As I read, I found myself subconsciously adjusting my behavior, according to Game theory... and getting surprising results. Women that used to intimidate me with their "presence" were suddenly acting goofy/nervous around me. Could this be real? After I got over the initial excitement of my newfound knowledge, I began to get disappointed that the women that made ME goofy/nervous for so long could be so easily manipulated. I feared that I would start to lose respect for women. Who wants someone they don't respect?
But by the time I got to the end, I realized that I wasn't manipulating anyone. I was simply carrying myself with more confidence. I found myself initiating conversations with strangers. There were no signs of neediness or social anxiety. I realized a man with a conscience can take a small portion of the knowledge shared in "The Game" to simply get over that first, most difficult hurdle of establishing rapport with a woman to whom he is attracted. I realized all anyone reading this book is really looking for is confidence. And many individuals that happen to gain a skill or talent as a result of his quest for a better sex life might just get some self esteem in the process. And that, I believe, is the greatest good of this material. The greater one's self esteem, the higher his goals.

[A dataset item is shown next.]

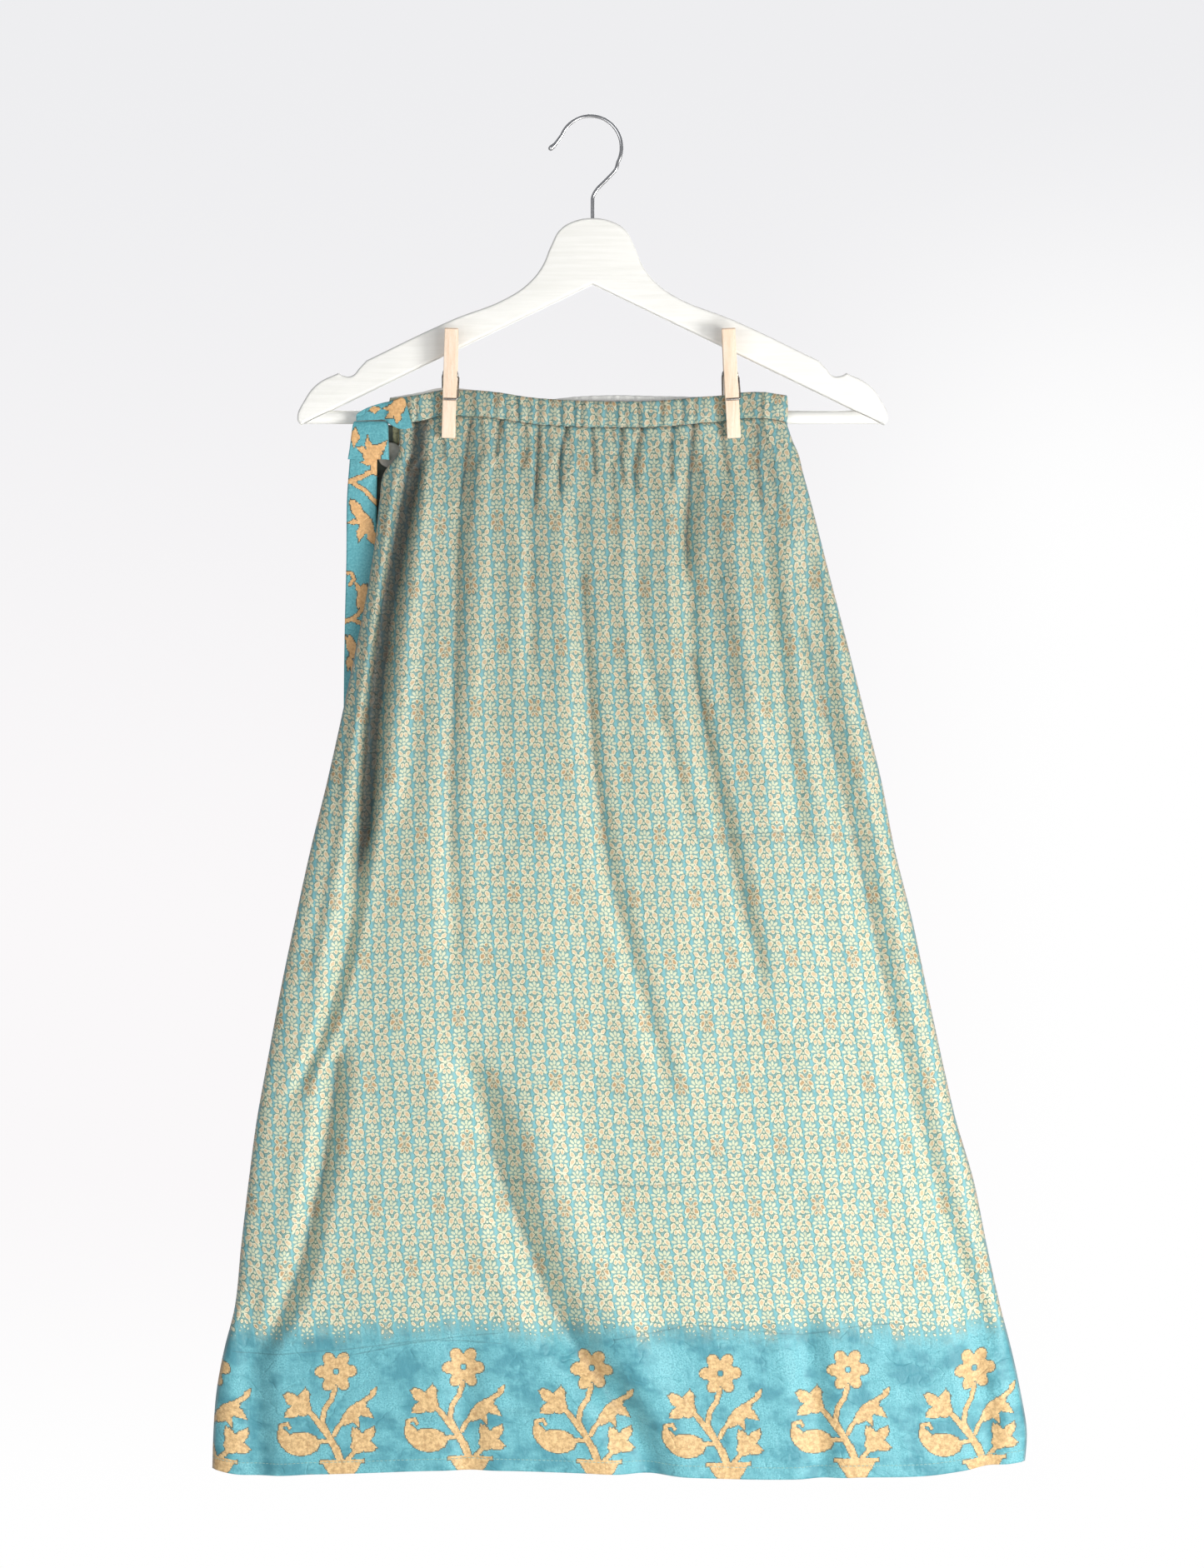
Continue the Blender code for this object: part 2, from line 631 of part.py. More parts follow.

Knowledge is power. And it's only how that power is used that can reveal the nature of its possessor. The only real dangerous "players" out there are the ones whose cognitive reasoning and emotional maturity never fully develop and, at the same time, possess Oscar-worthy acting skills. Yeah, there are a few out there. But an intelligent woman knows when she's being played. And as Strauss saw repeatedly, manipulating and seducing a woman, in and of itself, is a victory that invariably leaves one hollow, still unfulfilled. In the end, your true self is what counts and is the only thing that can find and keep love.